The authorities will deport 52 Indians and one Bangladeshi national for their involvement in the riot, Commissioner of Police Ng Joo Hee said in an e-mailed statement yesterday. Separately, a total of 28 individuals have been charged as of yesterday. Charges against seven were dropped.

“We have taken strong and decisive action to charge, and to repatriate those who took part in the riot to send a strong signal that we will not tolerate actions by anyone which threaten law and order in Singapore,” Deputy Prime Minister Teo Chee Hean said in a separate statement.

Prime Minister Lee Hsien Loong has ordered an inquiry into the cause of the riot on the night of Dec. 8 in the Little India district, which draws thousands of foreign laborers. Discontent in Singapore over overseas workers has risen after years of open immigration spurred complaints about congestion and infrastructure strains at a time of widening income inequality.

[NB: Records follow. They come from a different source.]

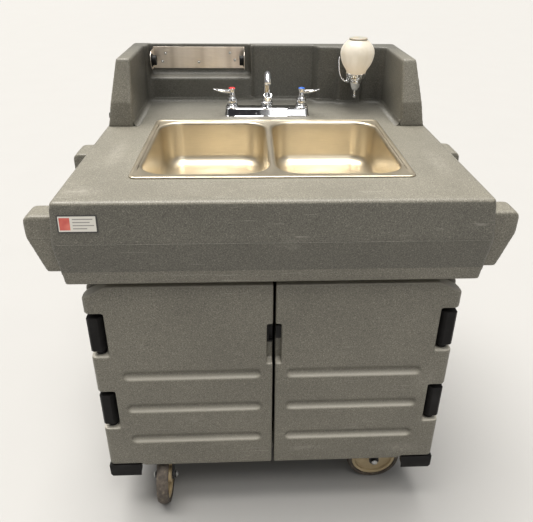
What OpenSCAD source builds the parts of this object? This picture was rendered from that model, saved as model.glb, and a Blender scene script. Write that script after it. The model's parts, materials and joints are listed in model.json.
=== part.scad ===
// Portable handwash sink: a moulded cart with a drop-in double bowl, faucet,
// backsplash, two-door cabinet, water tanks and four casters.
// Millimetres. +X is right, -Y is the front, +Z is up. The origin is on the floor
// under the middle of the overall width and depth.

/* [Counter] */
// Height of the counter top above the floor
counter_z = 940; // [920:1:960]
// Overall depth of the counter moulding at its parting line
counter_d = 850; // [840:1:860]
// Width of the counter at its parting line, without the side lugs
counter_w = 908; // [900:1:916]
// Overall width across the side lugs
overall_w = 1030; // [1020:1:1044]
// Thickness of the deep counter edge
slab_h = 195; // [190:1:200]
// Height of the backsplash above the counter
splash_h = 175; // [160:1:190]

/* [Sink] */
// Width of the steel rim
rim_w = 632; // [620:1:640]
// Depth of the steel rim from front to back
rim_d = 446; // [436:1:450]
// Inside width of one bowl
bowl_w = 288; // [270:1:290]
// Inside length of one bowl from front to back
bowl_d = 396; // [380:1:400]
// Depth of a bowl below the counter top
bowl_h = 128; // [110:1:140]
// Distance from the hot valve to the cold valve
valve_spacing = 203.2; // [200:0.1:204]

/* [Cabinet] */
// Width of the cabinet
cabinet_w = 860; // [850:1:864]
// Height of the doors' lower edge above the floor
door_z = 165; // [160:1:168]
// Height of a door
door_h = 558; // [550:1:562]
// Thickness of a door
door_t = 44; // [42:1:46]
// Width of the gap between the two doors
door_gap = 6; // [4:1:8]
// Height of each groove in the doors
groove_h = 27; // [22:1:30]

/* [Casters] */
// Radius of a caster wheel
wheel_r = 76.2; // [74:0.1:77]
// Width of a caster wheel
wheel_w = 32; // [28:1:34]
// Distance of each caster station from the middle, across the cart
caster_x = 295; // [290:1:300]
// Distance of each caster station from the middle, along the cart
caster_y = 295; // [293:1:297]
// Swivel offset of a wheel behind its kingpin
trail = 46; // [44:1:48]

/* [Hidden] */
$fn = 64;

eps = 0.01;
moulding = "#6d6a5c";
steel = "#c9bfae";
chrome = "#d8dadd";
black = "#1c1b1b";

// Counter moulding
half_d = counter_d / 2;
half_w = counter_w / 2;
parting_z = counter_z - 90;
slab_z = counter_z - slab_h;
draft_top = 10;
draft_side = 7;
draft_bottom = 8;
skin = 12;
edge_wall = 22;
lug_top_z = counter_z - 40;
lug_bottom_z = counter_z - 172;
lug_round = 16;
lug_slope = 30;
lug_root = 30;
front_lug_d = 60;
front_lug_y = -363;
middle_lug_d = 84;
middle_lug_y = 22;
plate_x = -395;
plate_z = counter_z - 44;
faucet_y = 212;

// Sink
rim_y = -72;
rim_t = 3;
cut_inset = 12;
sheet = 1.5;
bowl_x = bowl_w / 2 + 9;
bowl_y = -70;
bowl_floor_z = counter_z - bowl_h;
bowl_corner_r = 60;
drain_x = 150;
drain_y = 5;
drain_hole_r = 44;

// Backsplash
splash_top_z = counter_z + splash_h;
wing_front_y = 95;
wing_top_y = 140;
wing_crease_z = counter_z + 65;
wing_foot_x = 441;
wing_top_x = 411;
wing_inner_x = 372;
wall_y = 370;
recess_y = 405;
recess_x = -46;
centre_y = 385;
right_y = 350;
panel_y = 332;

// Faucet
valve_x = valve_spacing / 2;
pad_h = 3;
deck_z = counter_z + pad_h;
body_top_z = deck_z + 32;
bonnet_top_z = body_top_z + 30;
lever_top_z = bonnet_top_z + 14;
spout_r = 9.4;
spout_bend_r = 40;
spout_bend = 150;

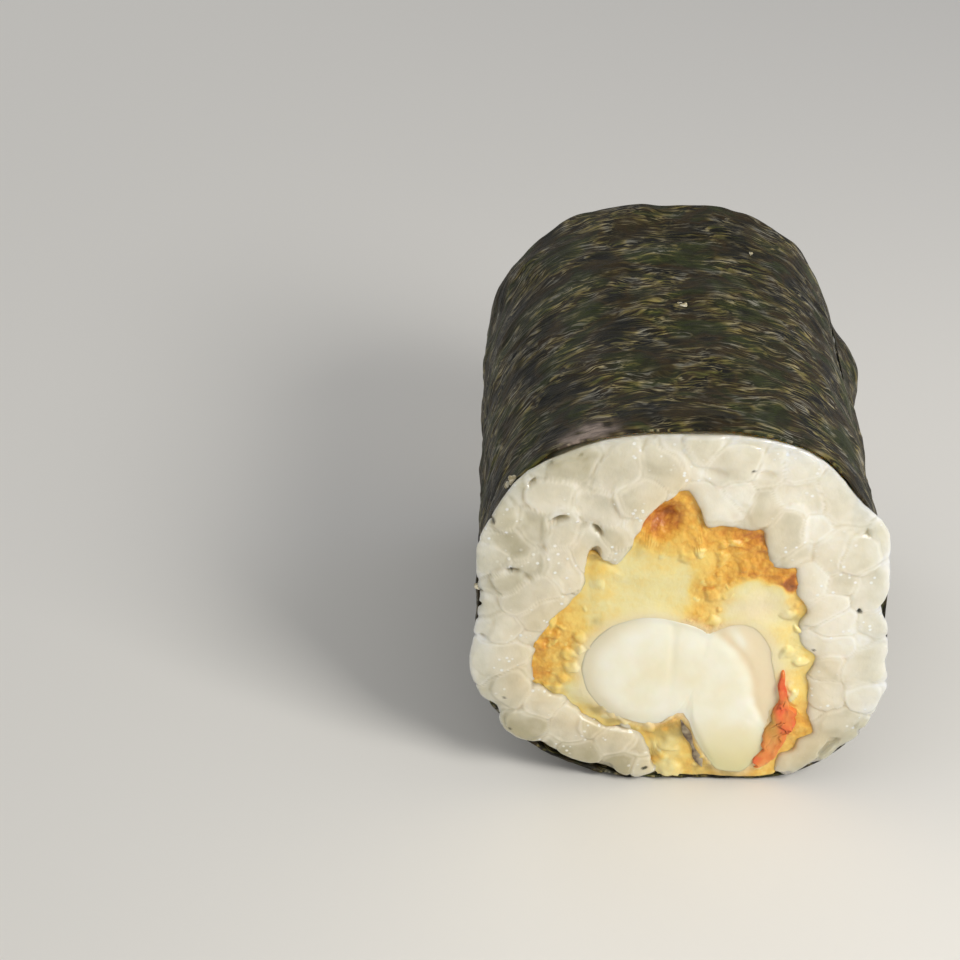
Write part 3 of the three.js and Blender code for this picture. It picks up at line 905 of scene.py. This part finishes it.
def damp_nori():
    """Brown and olive blotches, with pale dashes of painted highlight that come and go, and a film of
    starch at one place.
    """
    material, tree, shader = finish(
        "damp nori", IOR=1.42, Specular_IOR_Level=0.25, Coat_Weight=0.06, Coat_Roughness=0.3)
    around, across = (
        node(tree, "Attribute", "Fac", attribute_name=name) for name in ("around", "across"))
    flat = node(tree, "CombineXYZ", X=around, Y=across)
    drift = node(tree, "TexNoise", "Color", Vector=flat, Scale=0.3, Detail=1.0)
    drift = node(tree, "VectorMath", operation="SUBTRACT", _0=drift, _1=(0.5, 0.5, 0.5))
    wavy = node(tree, "VectorMath", operation="MULTIPLY_ADD", _0=drift, _1=(2.6, 2.6, 2.6), _2=flat)
    blotch = node(tree, "TexNoise", Vector=flat, Scale=0.25, Detail=3.0, Distortion=0.6)
    base = node(tree, "ValToRGB", _0=blotch, stops=[
        (0.32, "#0B0C08"), (0.43, "#1B180D"), (0.5, "#332814"), (0.56, "#22220E"),
        (0.64, "#2F3517"), (0.76, "#13160C")])
    zone = node(tree, "TexNoise", Vector=flat, Scale=0.3, Detail=2.0)
    zone = node(tree, "MapRange", Value=zone, From_Min=0.4, From_Max=0.6, To_Min=0.1, To_Max=1.0)
    painted_sheen, height = 0.0, 0.0
    for share, (lean, long_scale, cross_scale, low, high) in zip((1.0, 0.5), SHEEN_DASH_SETS):
        drawn = node(tree, "Mapping", vector_type="POINT", Vector=wavy, Rotation=(0, 0, lean),
                     Scale=(long_scale, cross_scale, 1.0))
        wrinkle_noise = node(tree, "TexNoise", Vector=drawn, Scale=1.0, Detail=2.0, Distortion=0.8)
        dash = node(tree, "MapRange", Value=wrinkle_noise, From_Min=low, From_Max=high)
        painted_sheen = node(tree, "Math", operation="MAXIMUM", _0=painted_sheen, _1=dash)
        height = node(tree, "Math", operation="MULTIPLY_ADD", _0=wrinkle_noise, _1=share, _2=height)
    painted_sheen = node(tree, "Math", operation="MULTIPLY", _0=painted_sheen, _1=zone)
    tint = node(tree, "TexNoise", Vector=flat, Scale=0.6, Detail=1.0)
    light = node(tree, "ValToRGB", _0=tint, stops=[
        (0.35, "#787A3A"), (0.48, "#A89858"), (0.56, "#BFB184"), (0.66, "#A09C8C")])
    # Painted highlights: the pale dashes stand in for light glinting on the wrinkles.
    painted_sheen_cover = node(tree, "Math", operation="MULTIPLY", _0=painted_sheen, _1=0.7)
    colour = node(tree, "Mix", 2, data_type="RGBA", Factor=painted_sheen_cover, _6=base, _7=light)
    colour = stained(tree, colour, ("film", 1.0, "#9A8A80"))
    gloss = node(tree, "MapRange", Value=painted_sheen, To_Min=0.55, To_Max=0.28)
    bump = node(tree, "Bump", Height=height, Strength=0.9, Distance=0.35 * MM)
    feed(tree, shader, Base_Color=colour, Roughness=gloss, Normal=bump)
    return material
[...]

The police don’t expect to make many more arrests, charges or repatriations in relation to the riot, according to the commissioner. About 200 people will be issued police advisories and allowed to remain and work in Singapore on condition of “good behavior,” Ng said.

Alcohol Ban

Singapore banned the sale and consumption of alcohol in Little India on Dec. 14-15 and suspended private bus services that ferry workers to the area. The police will announce revised measures regarding alcohol in the next day or two, Teo said.

The riot that broke out after a bus ran over and killed an Indian national has reignited the debate about Singapore’s dependence on foreign laborers.

The island’s authorities prosecuted five Chinese nationals and deported 29 others over their involvement in an illegal strike in November last year, in what had been an unusual public display of labor discord. The striking workers, all from China, were unhappy with their salary increments and raised concerns about living conditions, according to their employer SMRT Corp.

The Indian and Bangladeshi workers to be deported, who were employed by 48 different companies, won’t be charged in court, said Ng, the police commissioner. They will be issued “stern” warnings and be prohibited from returning to Singapore, Deputy Prime Minister Teo said.